# [GIVEN TASK]
Nothing but the lines from the line that contains "lcd_panel();" through the line that contains "bpy.context.scene.collection.objects.link(empty)" should appear in the output, each reproduced exactly.
[Begin PROVIDED DATA]
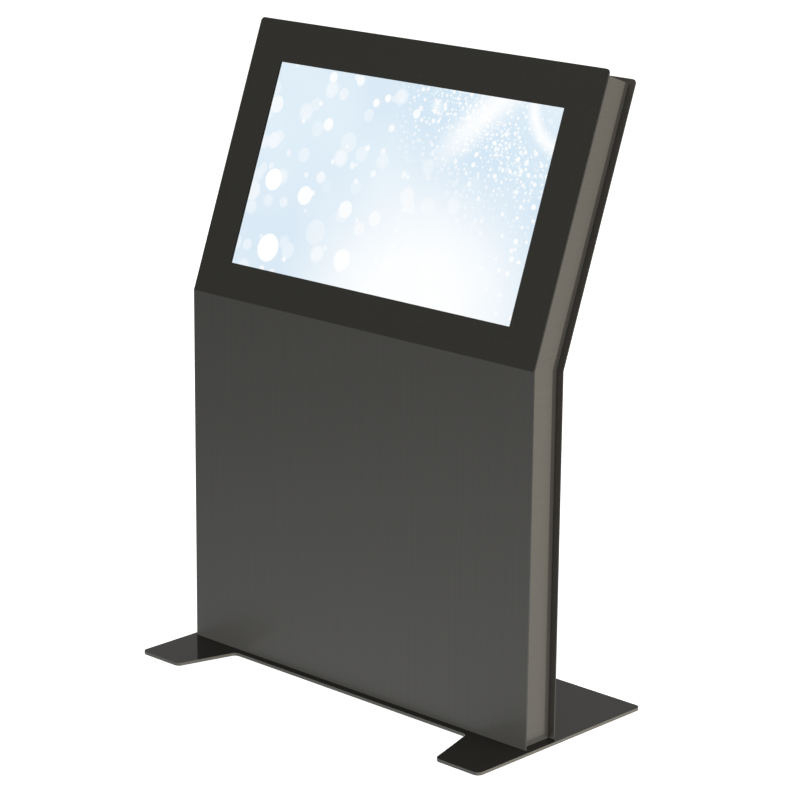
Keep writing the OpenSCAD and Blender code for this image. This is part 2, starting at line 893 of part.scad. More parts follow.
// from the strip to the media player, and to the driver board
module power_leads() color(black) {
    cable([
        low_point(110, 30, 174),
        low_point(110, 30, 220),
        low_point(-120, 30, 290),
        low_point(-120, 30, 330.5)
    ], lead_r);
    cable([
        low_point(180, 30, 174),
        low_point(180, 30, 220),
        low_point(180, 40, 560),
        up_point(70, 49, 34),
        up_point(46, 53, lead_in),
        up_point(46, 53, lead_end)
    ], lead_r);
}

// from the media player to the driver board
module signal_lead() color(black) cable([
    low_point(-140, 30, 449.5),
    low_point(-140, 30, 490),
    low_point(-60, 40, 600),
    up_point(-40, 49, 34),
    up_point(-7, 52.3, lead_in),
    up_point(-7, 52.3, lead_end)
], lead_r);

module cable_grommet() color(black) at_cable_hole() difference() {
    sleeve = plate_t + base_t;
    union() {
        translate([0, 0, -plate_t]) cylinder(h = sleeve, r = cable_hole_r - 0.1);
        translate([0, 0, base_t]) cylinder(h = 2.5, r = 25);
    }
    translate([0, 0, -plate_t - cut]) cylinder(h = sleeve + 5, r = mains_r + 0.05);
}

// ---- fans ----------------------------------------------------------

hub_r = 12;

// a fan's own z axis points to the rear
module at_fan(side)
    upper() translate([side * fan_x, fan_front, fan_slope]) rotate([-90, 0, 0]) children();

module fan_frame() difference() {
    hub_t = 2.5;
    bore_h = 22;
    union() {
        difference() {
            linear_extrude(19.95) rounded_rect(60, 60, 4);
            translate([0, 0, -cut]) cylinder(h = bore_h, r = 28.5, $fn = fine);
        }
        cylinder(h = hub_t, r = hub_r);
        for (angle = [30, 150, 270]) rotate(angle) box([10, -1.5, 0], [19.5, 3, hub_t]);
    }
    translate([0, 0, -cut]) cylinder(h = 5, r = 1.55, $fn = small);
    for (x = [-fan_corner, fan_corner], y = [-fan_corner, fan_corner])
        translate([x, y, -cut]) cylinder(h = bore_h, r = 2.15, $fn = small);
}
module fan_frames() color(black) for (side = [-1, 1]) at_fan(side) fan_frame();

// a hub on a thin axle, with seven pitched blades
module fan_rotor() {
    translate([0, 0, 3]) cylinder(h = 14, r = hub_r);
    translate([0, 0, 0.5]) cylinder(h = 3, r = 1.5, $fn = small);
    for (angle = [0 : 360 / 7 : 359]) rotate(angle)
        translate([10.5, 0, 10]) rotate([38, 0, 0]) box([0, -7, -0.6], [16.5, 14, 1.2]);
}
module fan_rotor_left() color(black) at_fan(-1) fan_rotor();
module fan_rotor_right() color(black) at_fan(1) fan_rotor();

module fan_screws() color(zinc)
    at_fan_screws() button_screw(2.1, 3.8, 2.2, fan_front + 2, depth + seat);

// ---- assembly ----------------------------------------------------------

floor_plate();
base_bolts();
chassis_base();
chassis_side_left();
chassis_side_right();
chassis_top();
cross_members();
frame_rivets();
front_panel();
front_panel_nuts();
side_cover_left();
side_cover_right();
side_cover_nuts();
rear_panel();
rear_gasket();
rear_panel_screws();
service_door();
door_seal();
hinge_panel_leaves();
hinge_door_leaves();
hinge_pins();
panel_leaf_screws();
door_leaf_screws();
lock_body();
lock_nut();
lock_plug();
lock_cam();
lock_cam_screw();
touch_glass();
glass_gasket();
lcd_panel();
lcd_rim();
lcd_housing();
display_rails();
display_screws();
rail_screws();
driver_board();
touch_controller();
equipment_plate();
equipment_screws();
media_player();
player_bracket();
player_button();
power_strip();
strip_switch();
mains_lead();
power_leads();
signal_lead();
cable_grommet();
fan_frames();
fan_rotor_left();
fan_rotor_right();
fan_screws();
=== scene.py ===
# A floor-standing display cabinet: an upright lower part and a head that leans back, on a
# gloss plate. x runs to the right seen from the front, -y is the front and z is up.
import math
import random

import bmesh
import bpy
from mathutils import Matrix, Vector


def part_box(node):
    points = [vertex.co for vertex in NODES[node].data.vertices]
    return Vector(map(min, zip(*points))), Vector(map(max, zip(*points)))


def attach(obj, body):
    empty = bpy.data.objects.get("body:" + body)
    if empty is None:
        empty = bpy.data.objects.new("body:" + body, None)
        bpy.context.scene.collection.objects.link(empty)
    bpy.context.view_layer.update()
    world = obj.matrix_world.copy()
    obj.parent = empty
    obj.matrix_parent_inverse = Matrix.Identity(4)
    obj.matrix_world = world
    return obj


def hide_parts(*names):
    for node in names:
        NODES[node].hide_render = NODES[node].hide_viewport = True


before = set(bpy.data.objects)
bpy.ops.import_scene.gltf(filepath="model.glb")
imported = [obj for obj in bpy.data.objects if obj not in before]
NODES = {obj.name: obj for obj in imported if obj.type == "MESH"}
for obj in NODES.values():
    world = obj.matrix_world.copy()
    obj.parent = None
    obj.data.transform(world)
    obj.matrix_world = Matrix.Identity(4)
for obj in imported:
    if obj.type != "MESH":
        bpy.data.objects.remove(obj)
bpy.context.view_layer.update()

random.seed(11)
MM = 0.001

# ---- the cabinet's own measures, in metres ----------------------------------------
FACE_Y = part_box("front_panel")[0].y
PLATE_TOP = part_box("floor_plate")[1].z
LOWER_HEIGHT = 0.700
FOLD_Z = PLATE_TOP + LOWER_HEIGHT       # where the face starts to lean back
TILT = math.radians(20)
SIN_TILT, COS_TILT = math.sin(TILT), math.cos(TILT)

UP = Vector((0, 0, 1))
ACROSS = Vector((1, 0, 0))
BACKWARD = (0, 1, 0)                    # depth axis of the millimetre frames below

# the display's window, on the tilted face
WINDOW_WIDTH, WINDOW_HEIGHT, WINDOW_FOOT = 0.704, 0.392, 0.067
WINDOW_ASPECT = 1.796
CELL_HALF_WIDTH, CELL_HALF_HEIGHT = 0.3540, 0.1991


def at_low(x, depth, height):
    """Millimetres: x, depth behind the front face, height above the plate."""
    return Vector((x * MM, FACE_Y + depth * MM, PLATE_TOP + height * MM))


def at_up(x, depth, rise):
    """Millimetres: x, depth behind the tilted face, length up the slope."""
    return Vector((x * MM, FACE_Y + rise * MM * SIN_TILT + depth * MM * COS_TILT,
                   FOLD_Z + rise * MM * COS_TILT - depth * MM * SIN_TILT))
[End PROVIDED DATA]
# [OUTPUT]
lcd_panel();
lcd_rim();
lcd_housing();
display_rails();
display_screws();
rail_screws();
driver_board();
touch_controller();
equipment_plate();
equipment_screws();
media_player();
player_bracket();
player_button();
power_strip();
strip_switch();
mains_lead();
power_leads();
signal_lead();
cable_grommet();
fan_frames();
fan_rotor_left();
fan_rotor_right();
fan_screws();
=== scene.py ===
# A floor-standing display cabinet: an upright lower part and a head that leans back, on a
# gloss plate. x runs to the right seen from the front, -y is the front and z is up.
import math
import random

import bmesh
import bpy
from mathutils import Matrix, Vector


def part_box(node):
    points = [vertex.co for vertex in NODES[node].data.vertices]
    return Vector(map(min, zip(*points))), Vector(map(max, zip(*points)))


def attach(obj, body):
    empty = bpy.data.objects.get("body:" + body)
    if empty is None:
        empty = bpy.data.objects.new("body:" + body, None)
        bpy.context.scene.collection.objects.link(empty)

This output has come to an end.